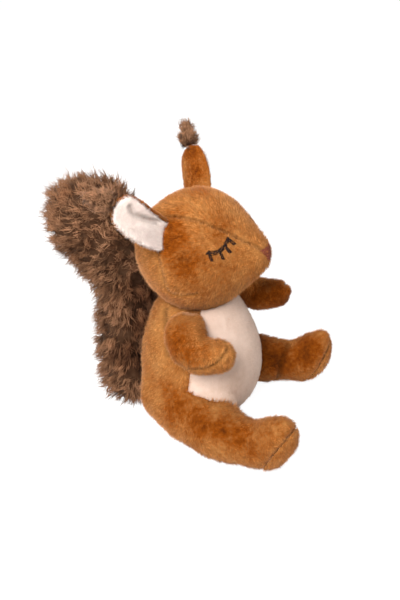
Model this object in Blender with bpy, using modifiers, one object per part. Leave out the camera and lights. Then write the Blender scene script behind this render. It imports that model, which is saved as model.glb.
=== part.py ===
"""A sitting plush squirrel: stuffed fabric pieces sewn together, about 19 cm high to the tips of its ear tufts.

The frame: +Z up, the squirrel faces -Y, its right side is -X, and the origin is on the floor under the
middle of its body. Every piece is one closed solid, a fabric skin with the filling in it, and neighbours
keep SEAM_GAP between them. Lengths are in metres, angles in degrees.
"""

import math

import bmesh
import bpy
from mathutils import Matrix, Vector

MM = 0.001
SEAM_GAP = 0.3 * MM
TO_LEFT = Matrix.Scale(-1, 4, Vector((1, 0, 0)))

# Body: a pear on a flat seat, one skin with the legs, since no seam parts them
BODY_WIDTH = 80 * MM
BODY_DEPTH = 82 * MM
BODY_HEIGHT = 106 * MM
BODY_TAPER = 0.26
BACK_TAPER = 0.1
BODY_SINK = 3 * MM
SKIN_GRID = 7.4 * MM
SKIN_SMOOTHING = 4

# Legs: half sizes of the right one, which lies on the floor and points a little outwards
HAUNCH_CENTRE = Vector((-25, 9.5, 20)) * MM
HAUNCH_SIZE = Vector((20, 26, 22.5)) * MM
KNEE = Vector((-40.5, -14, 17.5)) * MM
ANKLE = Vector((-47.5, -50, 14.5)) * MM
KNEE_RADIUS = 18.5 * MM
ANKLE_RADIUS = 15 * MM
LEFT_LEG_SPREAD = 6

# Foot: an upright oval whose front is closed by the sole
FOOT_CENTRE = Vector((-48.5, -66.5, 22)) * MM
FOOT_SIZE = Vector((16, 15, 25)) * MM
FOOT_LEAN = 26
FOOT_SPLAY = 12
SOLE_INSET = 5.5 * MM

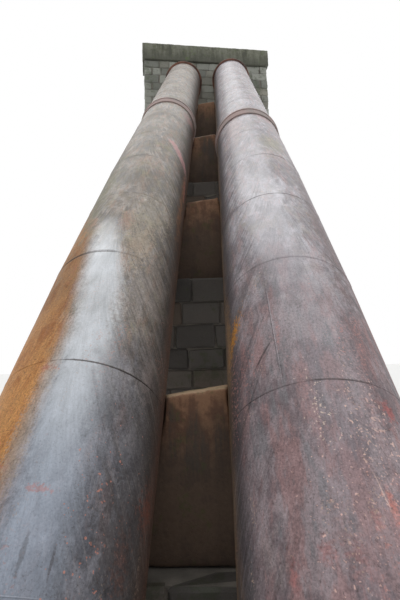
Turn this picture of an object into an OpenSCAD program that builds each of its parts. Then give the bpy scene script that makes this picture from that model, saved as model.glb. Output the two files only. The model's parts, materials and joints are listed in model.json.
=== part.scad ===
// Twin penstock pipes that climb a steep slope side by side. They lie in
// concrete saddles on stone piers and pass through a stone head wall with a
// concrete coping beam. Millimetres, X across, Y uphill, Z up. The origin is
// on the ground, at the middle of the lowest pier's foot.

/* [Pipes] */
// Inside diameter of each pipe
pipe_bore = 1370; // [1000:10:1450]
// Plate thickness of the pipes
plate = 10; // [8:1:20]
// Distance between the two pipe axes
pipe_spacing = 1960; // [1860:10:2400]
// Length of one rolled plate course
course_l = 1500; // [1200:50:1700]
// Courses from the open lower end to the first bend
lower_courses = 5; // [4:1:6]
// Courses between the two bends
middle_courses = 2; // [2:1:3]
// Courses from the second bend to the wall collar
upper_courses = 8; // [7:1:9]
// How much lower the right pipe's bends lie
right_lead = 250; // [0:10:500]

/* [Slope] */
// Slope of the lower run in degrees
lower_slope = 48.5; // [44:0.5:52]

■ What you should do
Give the data again, exactly as it stands.

■ Answer to the exercise
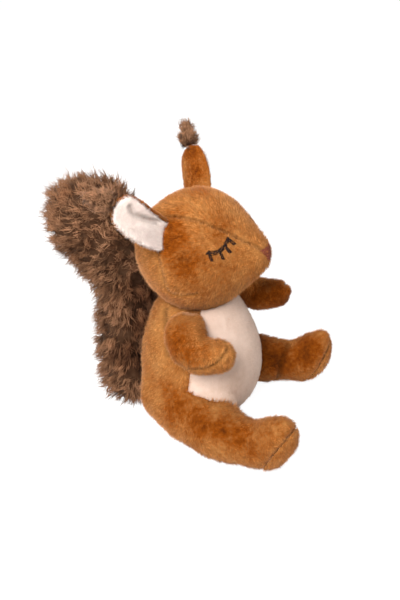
Model this object in Blender with bpy, using modifiers, one object per part. Leave out the camera and lights. Then write the Blender scene script behind this render. It imports that model, which is saved as model.glb.
=== part.py ===
"""A sitting plush squirrel: stuffed fabric pieces sewn together, about 19 cm high to the tips of its ear tufts.

The frame: +Z up, the squirrel faces -Y, its right side is -X, and the origin is on the floor under the
middle of its body. Every piece is one closed solid, a fabric skin with the filling in it, and neighbours
keep SEAM_GAP between them. Lengths are in metres, angles in degrees.
"""

import math

import bmesh
import bpy
from mathutils import Matrix, Vector

MM = 0.001
SEAM_GAP = 0.3 * MM
TO_LEFT = Matrix.Scale(-1, 4, Vector((1, 0, 0)))

# Body: a pear on a flat seat, one skin with the legs, since no seam parts them
BODY_WIDTH = 80 * MM
BODY_DEPTH = 82 * MM
BODY_HEIGHT = 106 * MM
BODY_TAPER = 0.26
BACK_TAPER = 0.1
BODY_SINK = 3 * MM
SKIN_GRID = 7.4 * MM
SKIN_SMOOTHING = 4

# Legs: half sizes of the right one, which lies on the floor and points a little outwards
HAUNCH_CENTRE = Vector((-25, 9.5, 20)) * MM
HAUNCH_SIZE = Vector((20, 26, 22.5)) * MM
KNEE = Vector((-40.5, -14, 17.5)) * MM
ANKLE = Vector((-47.5, -50, 14.5)) * MM
KNEE_RADIUS = 18.5 * MM
ANKLE_RADIUS = 15 * MM
LEFT_LEG_SPREAD = 6

# Foot: an upright oval whose front is closed by the sole
FOOT_CENTRE = Vector((-48.5, -66.5, 22)) * MM
FOOT_SIZE = Vector((16, 15, 25)) * MM
FOOT_LEAN = 26
FOOT_SPLAY = 12
SOLE_INSET = 5.5 * MM

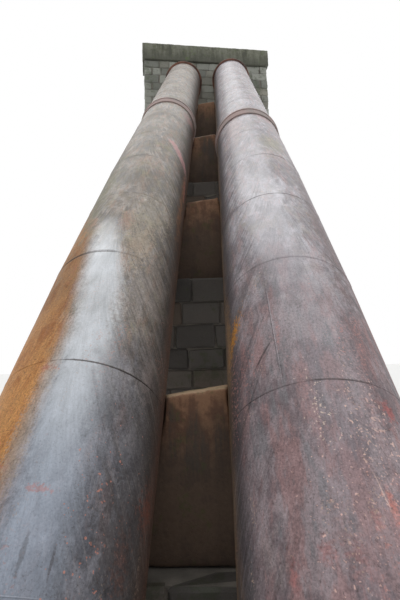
Turn this picture of an object into an OpenSCAD program that builds each of its parts. Then give the bpy scene script that makes this picture from that model, saved as model.glb. Output the two files only. The model's parts, materials and joints are listed in model.json.
=== part.scad ===
// Twin penstock pipes that climb a steep slope side by side. They lie in
// concrete saddles on stone piers and pass through a stone head wall with a
// concrete coping beam. Millimetres, X across, Y uphill, Z up. The origin is
// on the ground, at the middle of the lowest pier's foot.

/* [Pipes] */
// Inside diameter of each pipe
pipe_bore = 1370; // [1000:10:1450]
// Plate thickness of the pipes
plate = 10; // [8:1:20]
// Distance between the two pipe axes
pipe_spacing = 1960; // [1860:10:2400]
// Length of one rolled plate course
course_l = 1500; // [1200:50:1700]
// Courses from the open lower end to the first bend
lower_courses = 5; // [4:1:6]
// Courses between the two bends
middle_courses = 2; // [2:1:3]
// Courses from the second bend to the wall collar
upper_courses = 8; // [7:1:9]
// How much lower the right pipe's bends lie
right_lead = 250; // [0:10:500]

/* [Slope] */
// Slope of the lower run in degrees
lower_slope = 48.5; // [44:0.5:52]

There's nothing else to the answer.